- WHAT IS REQUIRED:
Reproduce every entry exactly.

- PROVIDED RECORDS:
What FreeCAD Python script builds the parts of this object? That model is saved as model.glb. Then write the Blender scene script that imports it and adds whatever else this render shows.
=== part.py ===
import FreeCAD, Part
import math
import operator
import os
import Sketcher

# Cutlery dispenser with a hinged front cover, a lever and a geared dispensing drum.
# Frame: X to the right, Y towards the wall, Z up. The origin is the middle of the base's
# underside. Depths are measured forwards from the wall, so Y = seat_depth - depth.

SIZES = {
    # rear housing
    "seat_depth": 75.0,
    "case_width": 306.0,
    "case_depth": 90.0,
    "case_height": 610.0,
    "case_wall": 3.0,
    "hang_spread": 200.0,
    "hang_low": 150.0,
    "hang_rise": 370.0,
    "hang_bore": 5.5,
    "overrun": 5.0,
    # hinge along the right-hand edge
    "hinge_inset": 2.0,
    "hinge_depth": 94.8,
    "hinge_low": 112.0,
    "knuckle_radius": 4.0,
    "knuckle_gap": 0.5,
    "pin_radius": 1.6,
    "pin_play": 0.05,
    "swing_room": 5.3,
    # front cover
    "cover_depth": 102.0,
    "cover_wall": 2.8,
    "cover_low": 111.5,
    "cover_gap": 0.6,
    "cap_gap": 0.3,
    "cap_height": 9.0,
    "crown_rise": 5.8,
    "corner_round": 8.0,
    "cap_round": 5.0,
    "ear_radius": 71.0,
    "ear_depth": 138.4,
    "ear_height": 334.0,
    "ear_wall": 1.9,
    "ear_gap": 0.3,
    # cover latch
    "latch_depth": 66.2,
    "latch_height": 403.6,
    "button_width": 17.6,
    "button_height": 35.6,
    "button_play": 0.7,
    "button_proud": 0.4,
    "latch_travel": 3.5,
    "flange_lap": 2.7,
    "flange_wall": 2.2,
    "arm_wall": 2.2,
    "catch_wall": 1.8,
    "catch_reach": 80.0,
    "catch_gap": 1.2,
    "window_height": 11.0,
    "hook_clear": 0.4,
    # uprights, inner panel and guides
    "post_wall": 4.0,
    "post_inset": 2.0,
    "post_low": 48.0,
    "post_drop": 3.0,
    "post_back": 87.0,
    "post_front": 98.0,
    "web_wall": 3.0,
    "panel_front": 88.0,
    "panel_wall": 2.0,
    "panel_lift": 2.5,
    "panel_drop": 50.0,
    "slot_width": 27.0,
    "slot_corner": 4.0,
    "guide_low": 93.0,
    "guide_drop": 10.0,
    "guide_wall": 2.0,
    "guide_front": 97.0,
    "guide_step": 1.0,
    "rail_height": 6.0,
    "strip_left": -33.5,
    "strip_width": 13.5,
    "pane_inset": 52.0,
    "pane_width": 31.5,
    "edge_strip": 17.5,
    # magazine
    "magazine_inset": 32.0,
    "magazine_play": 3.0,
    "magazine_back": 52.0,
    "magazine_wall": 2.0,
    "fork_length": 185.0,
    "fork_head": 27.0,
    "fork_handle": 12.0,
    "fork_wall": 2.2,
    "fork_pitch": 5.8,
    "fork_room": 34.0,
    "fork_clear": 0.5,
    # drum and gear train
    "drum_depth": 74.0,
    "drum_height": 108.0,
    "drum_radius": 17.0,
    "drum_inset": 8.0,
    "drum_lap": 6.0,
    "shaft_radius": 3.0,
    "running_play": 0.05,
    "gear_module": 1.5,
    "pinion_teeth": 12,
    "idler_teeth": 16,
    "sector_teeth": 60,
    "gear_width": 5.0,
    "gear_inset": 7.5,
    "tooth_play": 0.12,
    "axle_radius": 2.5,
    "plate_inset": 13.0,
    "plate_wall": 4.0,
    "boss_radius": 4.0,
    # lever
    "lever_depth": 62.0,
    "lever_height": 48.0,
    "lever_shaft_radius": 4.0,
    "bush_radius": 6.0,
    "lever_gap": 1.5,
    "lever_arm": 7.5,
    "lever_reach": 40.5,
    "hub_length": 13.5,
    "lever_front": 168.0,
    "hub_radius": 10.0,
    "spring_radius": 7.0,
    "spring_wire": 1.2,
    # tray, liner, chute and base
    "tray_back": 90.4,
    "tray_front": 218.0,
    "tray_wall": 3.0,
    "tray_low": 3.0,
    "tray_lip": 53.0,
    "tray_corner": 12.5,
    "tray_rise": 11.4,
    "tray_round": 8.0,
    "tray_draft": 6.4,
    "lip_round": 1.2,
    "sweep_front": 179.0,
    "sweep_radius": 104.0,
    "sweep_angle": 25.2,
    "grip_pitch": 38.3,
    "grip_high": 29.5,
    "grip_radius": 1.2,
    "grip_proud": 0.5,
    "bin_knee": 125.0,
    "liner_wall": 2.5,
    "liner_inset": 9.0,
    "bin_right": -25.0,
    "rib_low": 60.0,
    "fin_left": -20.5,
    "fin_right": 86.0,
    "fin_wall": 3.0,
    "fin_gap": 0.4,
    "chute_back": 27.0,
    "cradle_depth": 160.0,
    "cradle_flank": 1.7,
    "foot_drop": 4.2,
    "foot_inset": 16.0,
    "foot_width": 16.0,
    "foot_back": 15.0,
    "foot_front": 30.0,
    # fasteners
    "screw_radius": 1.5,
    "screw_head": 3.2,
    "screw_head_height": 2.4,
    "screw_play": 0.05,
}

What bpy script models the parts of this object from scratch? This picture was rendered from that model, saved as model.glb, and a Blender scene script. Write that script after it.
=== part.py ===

- FINAL RESULT:
What FreeCAD Python script builds the parts of this object? That model is saved as model.glb. Then write the Blender scene script that imports it and adds whatever else this render shows.
=== part.py ===
import FreeCAD, Part
import math
import operator
import os
import Sketcher

# Cutlery dispenser with a hinged front cover, a lever and a geared dispensing drum.
# Frame: X to the right, Y towards the wall, Z up. The origin is the middle of the base's
# underside. Depths are measured forwards from the wall, so Y = seat_depth - depth.

SIZES = {
    # rear housing
    "seat_depth": 75.0,
    "case_width": 306.0,
    "case_depth": 90.0,
    "case_height": 610.0,
    "case_wall": 3.0,
    "hang_spread": 200.0,
    "hang_low": 150.0,
    "hang_rise": 370.0,
    "hang_bore": 5.5,
    "overrun": 5.0,
    # hinge along the right-hand edge
    "hinge_inset": 2.0,
    "hinge_depth": 94.8,
    "hinge_low": 112.0,
    "knuckle_radius": 4.0,
    "knuckle_gap": 0.5,
    "pin_radius": 1.6,
    "pin_play": 0.05,
    "swing_room": 5.3,
    # front cover
    "cover_depth": 102.0,
    "cover_wall": 2.8,
    "cover_low": 111.5,
    "cover_gap": 0.6,
    "cap_gap": 0.3,
    "cap_height": 9.0,
    "crown_rise": 5.8,
    "corner_round": 8.0,
    "cap_round": 5.0,
    "ear_radius": 71.0,
    "ear_depth": 138.4,
    "ear_height": 334.0,
    "ear_wall": 1.9,
    "ear_gap": 0.3,
    # cover latch
    "latch_depth": 66.2,
    "latch_height": 403.6,
    "button_width": 17.6,
    "button_height": 35.6,
    "button_play": 0.7,
    "button_proud": 0.4,
    "latch_travel": 3.5,
    "flange_lap": 2.7,
    "flange_wall": 2.2,
    "arm_wall": 2.2,
    "catch_wall": 1.8,
    "catch_reach": 80.0,
    "catch_gap": 1.2,
    "window_height": 11.0,
    "hook_clear": 0.4,
    # uprights, inner panel and guides
    "post_wall": 4.0,
    "post_inset": 2.0,
    "post_low": 48.0,
    "post_drop": 3.0,
    "post_back": 87.0,
    "post_front": 98.0,
    "web_wall": 3.0,
    "panel_front": 88.0,
    "panel_wall": 2.0,
    "panel_lift": 2.5,
    "panel_drop": 50.0,
    "slot_width": 27.0,
    "slot_corner": 4.0,
    "guide_low": 93.0,
    "guide_drop": 10.0,
    "guide_wall": 2.0,
    "guide_front": 97.0,
    "guide_step": 1.0,
    "rail_height": 6.0,
    "strip_left": -33.5,
    "strip_width": 13.5,
    "pane_inset": 52.0,
    "pane_width": 31.5,
    "edge_strip": 17.5,
    # magazine
    "magazine_inset": 32.0,
    "magazine_play": 3.0,
    "magazine_back": 52.0,
    "magazine_wall": 2.0,
    "fork_length": 185.0,
    "fork_head": 27.0,
    "fork_handle": 12.0,
    "fork_wall": 2.2,
    "fork_pitch": 5.8,
    "fork_room": 34.0,
    "fork_clear": 0.5,
    # drum and gear train
    "drum_depth": 74.0,
    "drum_height": 108.0,
    "drum_radius": 17.0,
    "drum_inset": 8.0,
    "drum_lap": 6.0,
    "shaft_radius": 3.0,
    "running_play": 0.05,
    "gear_module": 1.5,
    "pinion_teeth": 12,
    "idler_teeth": 16,
    "sector_teeth": 60,
    "gear_width": 5.0,
    "gear_inset": 7.5,
    "tooth_play": 0.12,
    "axle_radius": 2.5,
    "plate_inset": 13.0,
    "plate_wall": 4.0,
    "boss_radius": 4.0,
    # lever
    "lever_depth": 62.0,
    "lever_height": 48.0,
    "lever_shaft_radius": 4.0,
    "bush_radius": 6.0,
    "lever_gap": 1.5,
    "lever_arm": 7.5,
    "lever_reach": 40.5,
    "hub_length": 13.5,
    "lever_front": 168.0,
    "hub_radius": 10.0,
    "spring_radius": 7.0,
    "spring_wire": 1.2,
    # tray, liner, chute and base
    "tray_back": 90.4,
    "tray_front": 218.0,
    "tray_wall": 3.0,
    "tray_low": 3.0,
    "tray_lip": 53.0,
    "tray_corner": 12.5,
    "tray_rise": 11.4,
    "tray_round": 8.0,
    "tray_draft": 6.4,
    "lip_round": 1.2,
    "sweep_front": 179.0,
    "sweep_radius": 104.0,
    "sweep_angle": 25.2,
    "grip_pitch": 38.3,
    "grip_high": 29.5,
    "grip_radius": 1.2,
    "grip_proud": 0.5,
    "bin_knee": 125.0,
    "liner_wall": 2.5,
    "liner_inset": 9.0,
    "bin_right": -25.0,
    "rib_low": 60.0,
    "fin_left": -20.5,
    "fin_right": 86.0,
    "fin_wall": 3.0,
    "fin_gap": 0.4,
    "chute_back": 27.0,
    "cradle_depth": 160.0,
    "cradle_flank": 1.7,
    "foot_drop": 4.2,
    "foot_inset": 16.0,
    "foot_width": 16.0,
    "foot_back": 15.0,
    "foot_front": 30.0,
    # fasteners
    "screw_radius": 1.5,
    "screw_head": 3.2,
    "screw_head_height": 2.4,
    "screw_play": 0.05,
}

What bpy script models the parts of this object from scratch? This picture was rendered from that model, saved as model.glb, and a Blender scene script. Write that script after it.
=== part.py ===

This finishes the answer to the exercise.